Some more of his statements from that period of the post-war German revolution:

The decisive means for politics is violence.

and

the world is governed by demons and that he who lets himself in for politics, that is, for power and force as means, contracts with diabolical powers and for his action it is not true that good can follow only from good and evil only from evil, but that often the opposite is true.

and

Whoever wants to engage in politics at all, and especially in politics as a vocation…lets himself in for the diabolic forces lurking in all violence.

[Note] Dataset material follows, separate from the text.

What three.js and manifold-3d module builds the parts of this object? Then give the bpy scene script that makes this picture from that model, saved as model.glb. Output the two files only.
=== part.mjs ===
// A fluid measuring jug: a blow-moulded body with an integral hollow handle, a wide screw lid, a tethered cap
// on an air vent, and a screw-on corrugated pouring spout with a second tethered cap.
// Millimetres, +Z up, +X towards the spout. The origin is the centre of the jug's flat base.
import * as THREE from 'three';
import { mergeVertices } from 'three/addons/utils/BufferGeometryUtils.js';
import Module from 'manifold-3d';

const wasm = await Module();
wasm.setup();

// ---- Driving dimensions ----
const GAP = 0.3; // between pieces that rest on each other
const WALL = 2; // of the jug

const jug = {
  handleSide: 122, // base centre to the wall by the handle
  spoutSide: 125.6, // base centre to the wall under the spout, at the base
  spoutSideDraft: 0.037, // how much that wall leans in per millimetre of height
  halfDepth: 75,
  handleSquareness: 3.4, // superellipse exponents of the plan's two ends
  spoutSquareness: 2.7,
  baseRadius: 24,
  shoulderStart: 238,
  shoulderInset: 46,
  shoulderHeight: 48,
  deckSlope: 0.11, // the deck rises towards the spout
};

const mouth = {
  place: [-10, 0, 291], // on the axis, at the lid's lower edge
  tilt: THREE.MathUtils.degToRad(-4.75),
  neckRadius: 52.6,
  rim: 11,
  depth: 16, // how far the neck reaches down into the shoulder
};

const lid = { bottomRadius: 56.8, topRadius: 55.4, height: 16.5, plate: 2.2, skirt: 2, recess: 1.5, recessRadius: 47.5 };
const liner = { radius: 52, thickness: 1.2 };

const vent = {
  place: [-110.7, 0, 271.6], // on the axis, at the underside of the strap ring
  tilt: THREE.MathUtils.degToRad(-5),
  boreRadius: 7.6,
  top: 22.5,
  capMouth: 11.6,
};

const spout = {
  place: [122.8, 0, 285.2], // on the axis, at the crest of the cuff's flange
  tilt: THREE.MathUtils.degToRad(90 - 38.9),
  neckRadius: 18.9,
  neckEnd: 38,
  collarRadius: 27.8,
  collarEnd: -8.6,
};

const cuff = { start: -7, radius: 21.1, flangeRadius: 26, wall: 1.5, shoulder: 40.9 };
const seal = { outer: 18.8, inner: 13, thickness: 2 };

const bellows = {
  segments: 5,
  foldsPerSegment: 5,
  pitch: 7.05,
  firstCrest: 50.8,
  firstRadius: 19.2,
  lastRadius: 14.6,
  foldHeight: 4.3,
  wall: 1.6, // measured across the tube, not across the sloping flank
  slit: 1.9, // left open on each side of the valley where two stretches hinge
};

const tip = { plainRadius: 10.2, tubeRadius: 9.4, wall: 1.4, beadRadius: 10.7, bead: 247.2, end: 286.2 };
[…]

The Protection of Women and Children in Emergency and Armed Conflict

I noticed this on the 1974 entry on Wikipedia’s page Timeline of women’s legal rights (other than voting):

Article 1 of the declaration specifically prohibits bombing of civilian populations.

Article 5 of the declaration requires countries to recognise the destruction of dwellings as a criminal act.

This applies to all member states of the United Nations and has since 1974.

Think on that when you see news stories of wedding parties being hit by drones or see destroyed apartment blocks and homes in the Middle East.

If these are war crimes, who are the criminals and where are the trials?